My guess is that every sports talk radio host in every city where there is a National Football League team, except the New York Giants, where Peyton’s little brother Eli plays, is hoping the same thing. Much of life seems to hinge on hyperventilation or hyperventilated speculation these days—politics, the economy, the housing market, the next child Angelina will adopt whether Brad likes it or not, and of course sports.
I understand the urgent prayer of the talk show host I am listening to that Peyton Manning come to Philly, though whether he can still or even should play is still a serious question, because of a neck injury that has already required three surgeries. He is 35 and missed all of last season, but given that the rest of his career has been a canvas of magnificence, he is perhaps still worth the risk.
But I wish the speculation would temporarily pause. While it’s natural, it undercuts the quiet beauty of what happened Tuesday, not only the greatest quarterback of the past half-century announcing his goodbye to a team and city he so clearly loved, but articulating it with dignity and lack of recrimination and a voice fighting so hard to fend off tears.
It was a small moment in sports, no match for the hyperventilation over Jeremy Lin and claims of a bounty system for injuring opponents by the New Orleans Saints and now the Peyton Manning sweepstakes. The way in which Manning spoke, and the heart with which he did speak, will probably be forgotten by the time this column lands on the website. What will continue is the endless and silly sportswriterly sport of where Manning will end up, because no one knows with any surety where Manning will end up. It is just more grist for the hyperventilation/speculation mill, another opportunity for supposed experts to prove their expertise by acting like they are experts.
That’s the way it works today, un-information as information. That’s the way it has always worked, to a certain degree, but in the swell of according-to-sources scoops that turn out to be non-scoops, the truly precious moments of sports all too often get cast aside.
Wednesday was one of them. I find myself rarely moved by much of anything in sports, where the motivations of greed and commercialism and duplicity and trying to gain an angle by cheating are always lurking.
I was so powerfully moved by Peyton Manning. I was moved by that voice fighting so hard to choke back tears.
But I was so powerfully moved by Peyton Manning. I was moved by that voice fighting so hard to choke back tears. I was moved when he said, “Times change, circumstances change, and that’s the reality of playing in the NFL.” I was moved when he said, “I’ll always be a Colt. I always will be. That’ll never change.” I was moved when he talked about all the members of the Colts organization he would miss, even the equipment guys. I was not simply moved, but impressed, when he acknowledged the difficult decision owner Jim Irsay faced in whether to keep him with the Colts by paying him the $28 million bonus he would have been entitled to, or releasing him to make way for Stanford quarterback Andrew Luck, the No. 1 pick in the draft in April.

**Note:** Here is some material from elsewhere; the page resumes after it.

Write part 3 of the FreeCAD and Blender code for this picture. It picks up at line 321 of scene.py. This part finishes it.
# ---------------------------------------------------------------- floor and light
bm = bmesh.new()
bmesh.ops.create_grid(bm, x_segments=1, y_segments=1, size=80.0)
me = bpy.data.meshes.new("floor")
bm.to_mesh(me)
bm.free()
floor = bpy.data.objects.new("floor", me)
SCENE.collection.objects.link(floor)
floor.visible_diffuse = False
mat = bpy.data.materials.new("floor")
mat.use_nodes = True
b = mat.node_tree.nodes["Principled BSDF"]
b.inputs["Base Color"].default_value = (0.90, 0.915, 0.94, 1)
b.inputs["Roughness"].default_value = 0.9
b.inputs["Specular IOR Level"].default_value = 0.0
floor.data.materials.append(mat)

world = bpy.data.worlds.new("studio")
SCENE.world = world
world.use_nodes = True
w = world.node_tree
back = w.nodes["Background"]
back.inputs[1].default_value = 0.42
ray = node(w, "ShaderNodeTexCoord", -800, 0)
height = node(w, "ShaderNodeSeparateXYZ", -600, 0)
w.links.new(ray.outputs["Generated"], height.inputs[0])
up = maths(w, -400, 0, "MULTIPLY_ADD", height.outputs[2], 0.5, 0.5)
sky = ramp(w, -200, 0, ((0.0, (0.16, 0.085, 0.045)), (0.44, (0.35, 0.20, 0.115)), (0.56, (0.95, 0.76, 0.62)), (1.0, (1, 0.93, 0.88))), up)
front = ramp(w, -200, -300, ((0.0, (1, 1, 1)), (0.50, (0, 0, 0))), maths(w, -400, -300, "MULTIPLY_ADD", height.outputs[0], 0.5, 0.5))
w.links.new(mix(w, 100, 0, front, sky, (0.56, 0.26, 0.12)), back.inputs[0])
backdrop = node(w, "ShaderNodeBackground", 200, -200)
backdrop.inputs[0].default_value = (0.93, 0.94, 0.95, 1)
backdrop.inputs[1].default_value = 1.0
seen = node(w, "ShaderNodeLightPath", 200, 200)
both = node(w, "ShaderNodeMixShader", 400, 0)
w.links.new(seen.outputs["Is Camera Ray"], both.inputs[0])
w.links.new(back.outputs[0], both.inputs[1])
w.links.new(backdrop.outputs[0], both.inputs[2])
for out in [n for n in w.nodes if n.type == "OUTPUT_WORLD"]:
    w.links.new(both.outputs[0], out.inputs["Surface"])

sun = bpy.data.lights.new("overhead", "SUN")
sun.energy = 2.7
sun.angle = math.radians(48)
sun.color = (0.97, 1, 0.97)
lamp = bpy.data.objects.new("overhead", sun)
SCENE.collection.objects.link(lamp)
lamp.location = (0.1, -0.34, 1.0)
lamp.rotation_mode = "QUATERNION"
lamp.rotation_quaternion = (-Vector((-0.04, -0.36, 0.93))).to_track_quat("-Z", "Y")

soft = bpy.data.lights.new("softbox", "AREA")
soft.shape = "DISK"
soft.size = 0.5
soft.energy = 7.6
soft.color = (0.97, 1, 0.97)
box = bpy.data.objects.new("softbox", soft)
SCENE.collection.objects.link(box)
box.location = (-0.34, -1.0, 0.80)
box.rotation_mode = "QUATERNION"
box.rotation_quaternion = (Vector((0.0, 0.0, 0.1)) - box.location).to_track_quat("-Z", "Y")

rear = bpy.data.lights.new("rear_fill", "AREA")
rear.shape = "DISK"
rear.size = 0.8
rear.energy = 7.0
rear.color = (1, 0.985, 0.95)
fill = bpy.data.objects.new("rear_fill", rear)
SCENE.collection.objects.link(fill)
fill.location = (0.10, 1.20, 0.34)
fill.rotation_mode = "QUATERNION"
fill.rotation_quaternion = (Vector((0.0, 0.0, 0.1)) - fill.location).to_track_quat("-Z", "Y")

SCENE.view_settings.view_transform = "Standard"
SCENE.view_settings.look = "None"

Six weeks ago, Manning and Irsay were taking little snipes at each other. Manning said in an interview with Bob Kravitz of the Indianapolis Star that everyone in the organization was “walking around on eggshells” because of all the change and tumult and coaches that were liked by players getting their release papers. Irsay in turn called Manning “a politician.”

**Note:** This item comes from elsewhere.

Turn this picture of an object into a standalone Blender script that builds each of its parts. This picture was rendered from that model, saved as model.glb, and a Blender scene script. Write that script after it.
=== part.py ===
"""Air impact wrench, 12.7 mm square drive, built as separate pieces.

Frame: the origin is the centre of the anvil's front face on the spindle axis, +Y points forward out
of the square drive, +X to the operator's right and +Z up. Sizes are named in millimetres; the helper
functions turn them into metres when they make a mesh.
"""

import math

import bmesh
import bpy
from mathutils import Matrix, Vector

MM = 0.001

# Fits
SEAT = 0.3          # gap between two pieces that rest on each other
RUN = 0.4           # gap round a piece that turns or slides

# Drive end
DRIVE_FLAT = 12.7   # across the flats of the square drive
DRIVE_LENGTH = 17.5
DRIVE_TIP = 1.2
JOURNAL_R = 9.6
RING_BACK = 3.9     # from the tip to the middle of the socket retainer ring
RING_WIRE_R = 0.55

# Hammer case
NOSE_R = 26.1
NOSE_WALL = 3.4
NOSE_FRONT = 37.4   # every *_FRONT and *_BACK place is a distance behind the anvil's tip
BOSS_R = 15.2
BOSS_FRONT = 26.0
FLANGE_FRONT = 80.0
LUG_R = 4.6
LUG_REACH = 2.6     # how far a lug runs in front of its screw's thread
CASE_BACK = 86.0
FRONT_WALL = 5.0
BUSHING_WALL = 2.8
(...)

Given Manning’s career with the Colts—54,828 throwing yards, 399 touchdown passes, a Super Bowl win in 2006, a four-time MVP, a record of true philanthropy as opposed to athletic faux-philanthropy in which generosity is considered a public relations problem—Irsay should have kept quiet. I have been to Indianapolis: were it not for the presence of Manning, the city should be in Canada.
But if Manning held a grudge, there was no evidence of it. And I don’t believe he held one. He did understand the stakes involved. This is the reality of the NFL. Irsay for his part was dignified as well, a hard thing for a family whose previous patriarch dumped Baltimore for Indianapolis in the middle of the night in 1984, filling up 12 moving vans and sneaking out of town before the sun came up. Jim Irsay announced at the press conference that the number Manning wore, 18, would be immediately retired. It was a small gesture, but it was a gesture, and he too fought back tears when he spoke.
I hope Manning does come back, his presence so terribly needed in a league mired in mediocrity and non-personality, except for wide receiver punks. I love the way he acts as a mad maestro before the snap, gesticulating with sharp and brilliant strokes to outfox a defense that is trying to outfox him. Along with brother Eli and father Archie, the Mannings are the sports equivalent of the Kennedy clan, an aggregate of 35 seasons played, 60.4 miles thrown for, 709 touchdown passes. But I also hope Peyton Manning has the sense not to return if his neck is not fully healed. Unlike Brett Favre, I think that Manning has too much wisdom to cling to a game out of desperation when the game no longer wants him.
But all of that is for later. Until this morning at least, when I turn on sports talk radio and listen to the continued saga of the Peyton Manning Merry Go-Round, who’s in, who’s out, I really don’t care where he goes or what he does.
I just want to luxuriate in a sliver of sports that was important and poignant and, in its own way, poetic. I just want to think about a man coming to grips with the end of something so powerful, because it was something so powerful, with such uncommon grace.